Twyla Jackson writes about coping with child and youth mental health challenges in our classrooms and her group work on a resource that partnered ETFO with School Mental Health Assist.
Well-being: Don’t Forget About Your Own
As we approach the winter break, my mind turns to the ebb and flow of school life. Many of us are running on fumes to get through the December push of school obligations and expectations, holiday celebration events, and managing the excited anticipation of our students as we wind down the calendar year. There is always the Christmas cold, which I normally get when I finally stop to breathe after that last bell on the Friday before the holidays.
I’ve been thinking about well-being a lot lately – partly because of my job and partly because I’ve reached an age where life is starting to push back. It’s more important than ever, and also more difficult than ever, to make well-being a priority. How on earth can we take care of those we care about – our students, our loved ones, our family and friends – when we can’t find the time to take care of ourselves?
Educators, by nature, are a giving and compassionate group of people. We try so hard to meet the ever-increasing demands and needs of those in our care. We consult and take courses, attend meetings and reach out to others in order to do our best. Personally we’re juggling family needs ranging from aging parents, young children or personal illness, to the on-going quest for that contract job that truly will be life changing. Is it any wonder educators report they are reaching the end of their rope?
While there are many definitions of well-being out there, the idea that well-being results from the intersection of our social, emotional, physical and cognitive realms resonates with me. Identifying these as components of well-being is easy. Finding a balance in those realms is the challenge. And yet, if I take the time to try to balance myself, to not only consciously enrich these areas in my life but place a priority on them, will it not serve everyone in my life better? A happier, better balanced me makes for improved support for all those in my life, personally and professionally.

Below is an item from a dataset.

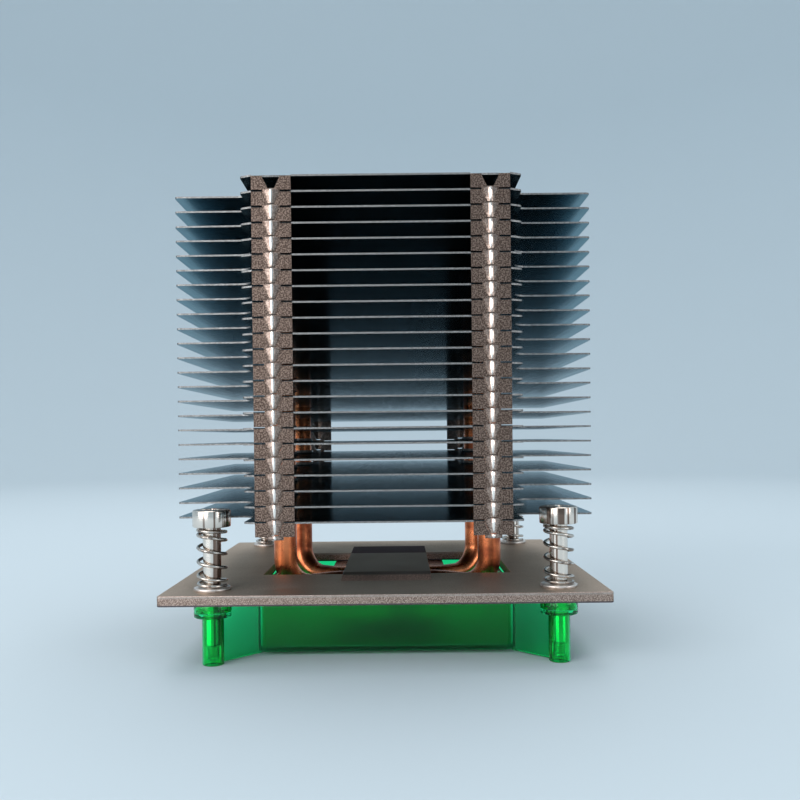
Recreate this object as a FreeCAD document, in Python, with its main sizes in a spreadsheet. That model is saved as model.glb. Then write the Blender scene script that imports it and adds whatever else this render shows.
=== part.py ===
import FreeCAD, Part
import math
import os

import Sketcher
from FreeCAD import Placement, Rotation, Vector

# Passive tower heatsink for a server processor, standing on its protective cover.
#
# Frame: the origin lies on the ground in the middle of the four cover feet, +Z is up the tower
# and -Y is the side that the air meets first. All sizes are in millimetres.
#
# From the ground up: a clear cover, a copper contact block, a steel mounting plate with a raised
# bridge between two windows, four captive screws with springs, two U-shaped heat pipes, and a
# stack of folded fins that hook into each other at four columns of flanges.

doc = FreeCAD.newDocument("server_heatsink")

# ---------------------------------------------------------------------------------------------
# Driving dimensions
# ---------------------------------------------------------------------------------------------

DIMENSIONS = (
    # protective cover
    ("CoverHeight", 14.8),        # ground to the underside of the mounting plate
    ("TrayLift", 0.8),            # ground to the underside of the tray
    ("TrayWidth", 62.4),          # outside, across X
    ("TrayDepth", 67.4),          # outside, across Y
    ("TrayWall", 1.0),
    ("TrayFloor", 1.2),
    ("WebThickness", 1.0),        # diagonal walls from the tray corners to the sleeves
    ("SleeveBore", 4.3),
    ("SleeveWall", 0.35),
    ("CollarWall", 0.45),
    ("CollarShoulder", 1.1),
    # mounting plate
    ("PlateWidth", 101.5),
    ("PlateDepth", 96.0),
    ("PlateThickness", 2.4),
    ("PlateCorner", 0.5),
    ("ScrewSpanX", 80.0),
    ("ScrewSpanY", 80.0),
    ("ScrewHole", 4.4),
    ("BridgeWidth", 21.8),
    ("BridgeFlat", 48.6),
    ("BridgeRamp", 5.7),
    ("BridgeRise", 1.3),
    ("WindowWidth", 20.7),
    ("WindowLength", 39.0),
    # contact block
    ("BlockWidth", 32.0),
    ("BlockLength", 44.0),
    ("BlockHeight", 8.4),         # below the plate
    ("BlockSideGap", 0.3),        # land of the block to the walls of the bridge
    ("PadWidth", 24.0),
    ("PadLength", 30.0),
    ("PadRise", 2.6),
    ("TroughGap", 0.3),
    # heat pipes
    ("PipeDiameter", 6.0),
    ("FrontPipeSpan", 53.6),      # left leg to right leg
    ("RearPipeSpan", 50.8),
    ("PipeLegOffset", 12.75),     # legs from the middle, along Y
    ("PipeRunOffset", 3.4),       # flat run from the middle, along Y
    ("PipeRunLength", 27.0),      # straight part of the run under the bridge
    ("PipeRunDrop", 2.3),         # underside of the plate down to the axis of the run
    ("PipeElbow", 8.0),
    ("PipeSweep", 10.0),          # radius of the sideways bend
    ("PipeProud", 1.6),           # sealed end over the top fin
    ("PipeEndTaper", 1.2),
    # fins
    ("FinLift", 16.1),            # top of the plate to the underside of the lowest fin
    ("FinPitch", 3.44),
    ("FinThickness", 0.4),
    ("FinDepth", 102.0),          # front flanges to rear flanges
    ("FinBodyWidth", 61.6),       # between the tips of the teeth
    ("FinWingWidth", 98.2),
    ("FinWingDepth", 69.0),
    ("FinWingFillet", 3.5),
    ("FinToothSlope", 1.2),
    ("FinHoleGap", 0.1),
    ("ColumnWidth", 8.65),
    ("ColumnSpan", 47.75),        # middle of the left column to the middle of the right one
    ("FlangeSlit", 0.08),
    ("NotchWidth", 3.84),
    ("NotchTipWidth", 1.36),
    ("NotchDepth", 3.0),
    ("TongueGap", 0.08),          # tongue to notch, on each side
    ("TongueLength", 2.6),
    ("TrimmedTongue", 0.7),       # tongue of the lowest fin, which has nothing to hook into
    # captive screws
    ("HeadDiameter", 9.0),
    ("HeadHeight", 3.95),
    ("RecessWidth", 1.1),
    ("RecessLength", 5.0),
    ("RecessDepth", 2.2),
    ("ShankDiameter", 3.9),
    ("ThreadDiameter", 3.0),
    ("ThreadLength", 3.3),
    ("FootGap", 1.2),             # screw tip over the ground
    ("GrooveDiameter", 2.9),
    ("SpringLength", 13.9),
    ("SpringDiameter", 7.1),
    ("SpringWire", 0.75),
    ("SpringEndPitch", 1.15),      # in the closed turns at both ends
    ("WasherDiameter", 9.0),
    ("WasherBore", 4.3),
    ("WasherThickness", 0.7),
    ("RingDiameter", 7.0),
    ("RingThickness", 0.5),
    ("RingBoreGap", 0.1),         # ring bore to the groove, all round
    ("RingMouth", 2.2),
    ("RingToCollar", 0.35),
    ("PressTravel", 2.0),         # how far a screw can be pushed down against its spring
    ("PressStop", 0.2),
)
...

Being an educator is hard work. Take this time to catch your breath after the hectic pace of the fall. Reflect on your successes, all the wonderful things you do and the positive impact your influence makes on those in your life, professionally and personally. Consider a plan for how you can better balance your life and take care of your own well-being as you move into the new year. Choose one thing to try and take that baby step towards supporting your well-being. You’re worth it.